La violencia no se desencadena pero los espectadores tenemos la sensación permanente de que algo va a estallar, que es insoportable la tensión y que de algún modo debe resolverse… Pero no se representa el estallido, los padres de Josefina esperan el fin de la representación de una consulta que el doctor Jano y Elena hacen en el congreso, aquel ingresa al salón luego de que su esposa le cuenta el hecho del que él es principal actor, las adolescentes nadan en la pileta dibujando transversales mientras la cámara se aleja.
Esto no es crimen y castigo, es un filme que suprime la sanción moralizante porque interpela al espectador para que se pronuncie. Desde el punto de vista de la narratividad, ambos filmes, La ciénaga y La Niña Santa, apuntan a transformaciones pasionales, es decir, no son las acciones las que los definen. Sean cuales fueren los resultados de la “denuncia” (una forma del control social) que los padres de Josefina harán a Elena, las adolescentes, Josefina y Amalia, están unidas por un lazo de hermandad, Elena ha dejado aflorar su deseo, el doctor Jano no será el mismo cuando regrese a su casa.

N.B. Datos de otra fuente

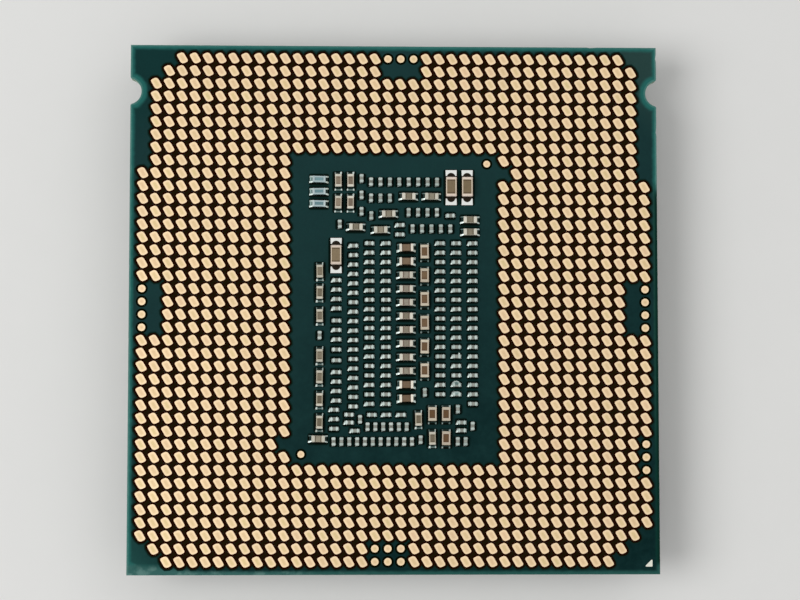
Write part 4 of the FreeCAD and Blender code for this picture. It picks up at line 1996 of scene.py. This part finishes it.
@dataclass
class Laminate:
    """The laminate with its routed edge, key notches and corner marks."""

    nodes: dict[str, bpy.types.Object]
    notch_radius: float = 0.93 * MM
    notch_outset: float = 0.15 * MM
    notch_from_end: float = 3.32 * MM
    mouth_radius: float = 0.15 * MM
    edge_break: float = 0.015 * MM
    edge_step: float = 0.25 * MM
    roughness: float = 0.012 * MM
    nick_depth: float = 0.06 * MM
    nick_reach: float = 0.3 * MM
    nicks: tuple[tuple[float, float], ...] = (
        (14.1 * MM, 18.75 * MM),
        (18.75 * MM, 18.0 * MM),
        (18.75 * MM, 12.7 * MM),
        (18.2 * MM, 16.3 * MM),
    )
    roughness_size: float = 0.35 * MM
    mark_rounding: float = 0.05 * MM
    mark_arc: int = 5
    mouth_steps: int = 5
    notch_steps: int = 12

    @property
    def half_side(self) -> float:
        """Half of the laminate's side."""
        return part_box("laminate")[1].x

    def right_edge(self, inset: float) -> Outline:
        """Points up the right edge, round the notch and up to the corner.

        Args:
            inset: How far inside the true outline the points lie.

        Returns:
            The points, from the lower right corner up.
        """
        half, reach = self.half_side, self.notch_radius + self.mouth_radius
        notch = Vector((half + self.notch_outset, half - self.notch_from_end))
        lean = math.acos((self.notch_outset + self.mouth_radius) / reach)
        x, mouth = half - inset, self.mouth_radius - inset
        turns = [lean * k / self.mouth_steps for k in range(self.mouth_steps + 1)]
        points = []
        for side in (-1, 1):
            hub = Vector((half - self.mouth_radius, notch.y + side * reach * math.sin(lean)))
            arc = [hub + mouth * Vector((math.cos(a), -side * math.sin(a))) for a in turns]
            if side < 0:
                count = round((hub.y + half) / self.edge_step)
                rise = hub.y + half - inset
                points += [Vector((x, inset - half + rise * k / count)) for k in range(count)]
                points += arc
                swing = [math.pi + lean * (1 - k / self.notch_steps) for k in range(1, 2 * self.notch_steps)]
                bay = self.notch_radius + inset
                points += [notch + bay * Vector((math.cos(a), math.sin(a))) for a in swing]
            else:
                points += arc[::-1]
                count = round((half - hub.y) / self.edge_step)
                points += [Vector((x, hub.y + (x - hub.y) * k / count)) for k in range(1, count)]
        return points

    def outline(self, inset: float) -> Outline:
        """The whole outline.

        Args:
            inset: How far inside the true outline the points lie.

        Returns:
            The points, anticlockwise from the lower right corner.
        """
        half, right = self.half_side - inset, self.right_edge(inset)
        count = round(2 * half / self.edge_step)
        top = [Vector((half - 2 * half * k / count, half)) for k in range(count + 1)]
        left = [Vector((-p.x, p.y)) for p in reversed(right)]
        low = [Vector((-half + 2 * half * k / count, -half)) for k in range(count)]
        return right + top + left[:-1] + low

    def worn(self, outline: Outline) -> Outline:
        """Give an outline the small roughness and nicks of a routed edge.

        Args:
            outline: The even outline.

        Returns:
            The worn outline, which is never outside the even one.
        """
        worn = []
        for point in outline:
            rough = noise.noise(Vector((point.x, point.y, 0)) / self.roughness_size)
            depth = self.roughness * (1 + rough) / 2
            for place in self.nicks:
                gap = (point - Vector(place)).length
                depth += self.nick_depth * smooth(gap, self.nick_reach, 0)
            worn.append(point - point.normalized() * depth)
        return worn

    def finish(self) -> MaskFinish:
        """Describe the mask's finish.

        Returns:
            The finish, with the laminate's own sizes.
        """
        low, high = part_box("laminate")
        return MaskFinish(
            "solder_mask", 0.3, 0.0, 0.04, 1.2 * MM, 0.16, 0.004 * MM, 0.25,
            half_side=self.half_side,
            notch_x=self.half_side + self.notch_outset,
            notch_y=self.half_side - self.notch_from_end,
            notch_radius=self.notch_radius,
            top=high.z,
            bottom=low.z,
        )

    def mark(self, node: str, finish: Finish, slot: str) -> None:
        """Build a corner triangle with rounded tips.

        Args:
            node: The CAD node that it stands for.
            finish: Its finish.
            slot: The material slot's name.
        """
        low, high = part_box(node)
        corners = [Vector((low.x, low.y)), Vector((high.x, low.y)), Vector((high.x, high.y))]
        outline = rounded(corners, [self.mark_rounding] * 3, self.mark_arc)
        rings = [Ring(outline, level) for level in (0.0, high.z - low.z)]
        mesh = Sketch().stack(rings).mesh(node)
        mesh.transform(Matrix.Translation((0, 0, low.z)))
        mesh.materials.append(finish.material())
        deliver(stand(f"{node}_rounded", mesh), slot, node)

    def build(self) -> None:
        """Build the laminate and its two corner marks."""
        low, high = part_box("laminate")
        levels = (
            (self.edge_break, low.z),
            (0.0, low.z + self.edge_break),
            (0.0, high.z - self.edge_break),
            (self.edge_break, high.z),
        )
        rings = [Ring(self.worn(self.outline(inset)), z) for inset, z in levels]
        mesh = Sketch().stack(rings).mesh("laminate")
        mesh.materials.append(self.finish().material())
        deliver(stand("laminate_board", mesh), "laminate_green", "laminate")
        ink = PlainFinish("pale_ink", 0.6, 0.0, 0.3, 0.2 * MM, 0.1, 0.003 * MM, 0.4, srgb(228, 228, 214))
        plate = PlainFinish("mark_plating", 0.35, 1.0, 0.5, 0.2 * MM, 0.08, base=srgb(226, 200, 150))
        self.mark("first_contact_mark", ink, "pale_mark")
        self.mark("lid_side_mark", plate, "gold_land")


@dataclass
class Lid:
    """The lid and what it hides: sealant, thermal interface, die and bump layer."""

    nodes: dict[str, bpy.types.Object]
    edge_radius: float = 0.09 * MM
    segments: int = 3
    flat_angle: float = math.radians(1)
    edge_angle: float = math.radians(30)
    shade_angle: float = math.radians(20)

    def shell(self) -> bpy.types.Object:
        """Build the stamped lid with softened edges.

        Returns:
            The lid, with its bevel applied.
        """
        body = bmesh.new()
        body.from_mesh(self.nodes["heat_spreader"].data)
        bmesh.ops.remove_doubles(body, verts=body.verts, dist=MERGE_DISTANCE)
        bmesh.ops.dissolve_limit(body, angle_limit=self.flat_angle, verts=body.verts, edges=body.edges)
        mesh = bpy.data.meshes.new("lid_shell")
        body.to_mesh(mesh)
        body.free()
        rough = stand("lid_rough", mesh)
        bevel = rough.modifiers.new("edges", "BEVEL")
        bevel.width = self.edge_radius
        bevel.segments = self.segments
        bevel.limit_method = "ANGLE"
        bevel.angle_limit = self.edge_angle
        depsgraph = bpy.context.evaluated_depsgraph_get()
        soft = bpy.data.meshes.new_from_object(rough.evaluated_get(depsgraph), depsgraph=depsgraph)
        bpy.data.objects.remove(rough)
        soften(soft, self.shade_angle)
        soft.materials.clear()
        soft.materials.append(NickelFinish("nickel_plating", 0.3, 1.0, grain_size=1.5 * MM).material())
        return stand("nickel_lid", soft)

    def dress(self, node: str, finish: Finish) -> None:
        """Give a CAD node its own material.

        Args:
            node: The node's name.
            finish: What it is made of.
        """
        material = finish.material()
        for slot in self.nodes[node].material_slots:
            slot.material = material
        log.info("%s: dressed", node)

    def build(self) -> None:
        """Build the lid and dress the pieces under it."""
        deliver(self.shell(), "nickel_plate", "heat_spreader")
        for node, finish in (
            ("lid_sealant", PlainFinish("sealant", 0.7, 0.0, 0.3, 0.4 * MM, 0.3, base=srgb(24, 24, 25))),
            (
                "thermal_interface",
                PlainFinish("interface", 0.6, 0.3, 0.4, 0.5 * MM, 0.2, base=srgb(150, 150, 150)),
            ),
            ("silicon_die", PlainFinish("silicon", 0.2, 0.0, 0.6, 2 * MM, 0.1, base=srgb(60, 64, 76))),
            ("bump_layer", PlainFinish("underfill", 0.6, 0.0, 0.3, 0.3 * MM, 0.3, base=srgb(44, 40, 36))),
        ):
            self.dress(node, finish)


@dataclass
class Studio:
    """Floor, light and camera."""

    lens: float = 93.185
    sensor: float = 36.0
    camera_offset: Vector = field(default_factory=lambda: Vector((-4.2095, -9.4006, 146.2192)) * MM)
    look: Vector = field(default_factory=lambda: Vector((0.0314309, 0.06814051, -0.99718051)))
    up: Vector = field(default_factory=lambda: Vector((-0.00202141, 0.99767573, 0.06811064)))
    nearest: float = 0.005
    floor_size: float = 1.2
    ambient: float = 0.56
    lamp_size: float = 0.3

    def camera(self) -> None:
        """A camera where the photograph was taken from."""
        data = bpy.data.cameras.new("camera")
        data.lens = self.lens
        data.sensor_width = self.sensor
        data.clip_start = self.nearest
        camera = stand("camera", data)
        back = -self.look.normalized()
        right = self.up.cross(back).normalized()
        turned = Matrix((right, back.cross(right), back)).transposed()
        lands = Vector((0, 0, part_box("round_lands")[1].z))
        camera.matrix_world = Matrix.Translation(lands + self.camera_offset) @ turned.to_4x4()
        bpy.context.scene.camera = camera

    def floor(self) -> None:
        """A pale plain floor under the lid."""
        half = self.floor_size / 2
        corners = [(-half, -half, 0), (half, -half, 0), (half, half, 0), (-half, half, 0)]
        mesh = bpy.data.meshes.new("floor")
        mesh.from_pydata(corners, [], [(0, 1, 2, 3)])
        finish = PlainFinish("pale_floor", 0.8, 0.0, 0.2, 20 * MM, 0.02, base=srgb(226, 226, 224))
        mesh.materials.append(finish.material())
        stand("floor", mesh)

    def lamp(self, name: str, place: Vector, watts: float) -> None:
        """Set up a soft lamp that looks at the origin.

        Args:
            name: The lamp's name.
            place: Where it stands.
            watts: How strong it is.
        """
        data = bpy.data.lights.new(name, "AREA")
        data.shape = "DISK"
        data.size = self.lamp_size
        data.energy = watts
        lamp = stand(name, data)
        lamp.matrix_world = Matrix.Translation(place) @ place.to_track_quat("Z", "Y").to_matrix().to_4x4()
        lamp.visible_camera = False

    def world(self) -> None:
        """Even pale surroundings, white to the camera and to reflections."""
        world = bpy.data.worlds.new("surroundings")
        world.use_nodes = True
        bpy.context.scene.world = world
        graph = Graph(world.node_tree)
        path = graph.add("ShaderNodeLightPath")
        seen = graph.math("MAXIMUM", path.outputs["Is Camera Ray"], path.outputs["Is Glossy Ray"])
        seen = graph.math("MAXIMUM", seen, path.outputs["Is Transmission Ray"])
        background = world.node_tree.nodes["Background"]
        background.inputs["Color"].default_value = (1, 1, 1, 1)
        graph.feed(background.inputs["Strength"], graph.scale(seen, self.ambient, 1.0))

    def build(self) -> None:
        """Set up the whole studio."""
        self.camera()
        self.floor()
        self.world()
        self.lamp("key", Vector((-0.29, -0.03, 0.36)), watts=1.0)
        self.lamp("fill", Vector((0.24, 0.2, 0.3)), watts=0.12)
        bpy.context.scene.view_settings.view_transform = "Standard"


def main() -> None:
    """Build every sub-assembly in order."""
    logging.basicConfig(level=logging.INFO, format="%(message)s")
    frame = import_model()
    nodes = frame["nodes"]
    Laminate(nodes).build()
    Lands(nodes).build()
    Chips(nodes).build()
    Lid(nodes).build()
    Studio().build()


if __name__ == "__main__":
    main()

¿Por qué hablar de políticas de la percepción?
La articulación de lo social en los filmes de Martel, a mi modesto entender, está relacionada con la propuesta de una mirada estratégica que recorta, de historias mínimas, cotidianas, casi, diría, imperceptibles, un estado de la sociedad. Ese estado es el emergente de una estratificación social en múltiples planos: la incidencia de los medios de comunicación, en especial la televisión que aparece en los dos filmes y en el cortometraje como una referencia concreta al poder de la imagen en el mundo contemporáneo, la descomposición de las relaciones sociales afincadas en mandatos de sumisión y despojo, la ineficacia de los lazos de familia como contención social, la violencia contenida en el envilecimiento del otro estigmatizado (indias, coyas, chinas carnavaleras).
Mientras en el cine de Caetano, como epítome de “realismo social” en el “nuevo, nuevo cine argentino”, aparecen los conflictos públicos “escondidos bajo la alfombra” del oportunismo menemista de los noventa, en el de Martel se desnuda el rostro oculto “tras los visillos” de la sociedad salteña, clasista, orgullosa de su raigambre europea y racista. En ambos directores (y en la mayoría de los que emergieron en los noventa) no hay proclamas políticas, no existen poéticas comunes ni concertadas, sólo líneas que convergen y divergen entre unos y otros filmes. Quizás sea el de Martel y el de Lisandro Alonso el que más se acerca al cine poético que marcara teóricamente Pier Paolo Pasolini. Pero esto demandaría otra lectura.
Para finalizar, queda por decir a los/las lectores/lectoras que se acerquen a este cine tanto como a la narrativa de los escritores salteños, porque descubrirán miradas, y decires que se apartan de los estereotipos, permitiéndonos encontrar, en la dispersión y fragmentación social actual, un recorrido crítico necesario para orientarnos en medio de la incertidumbre.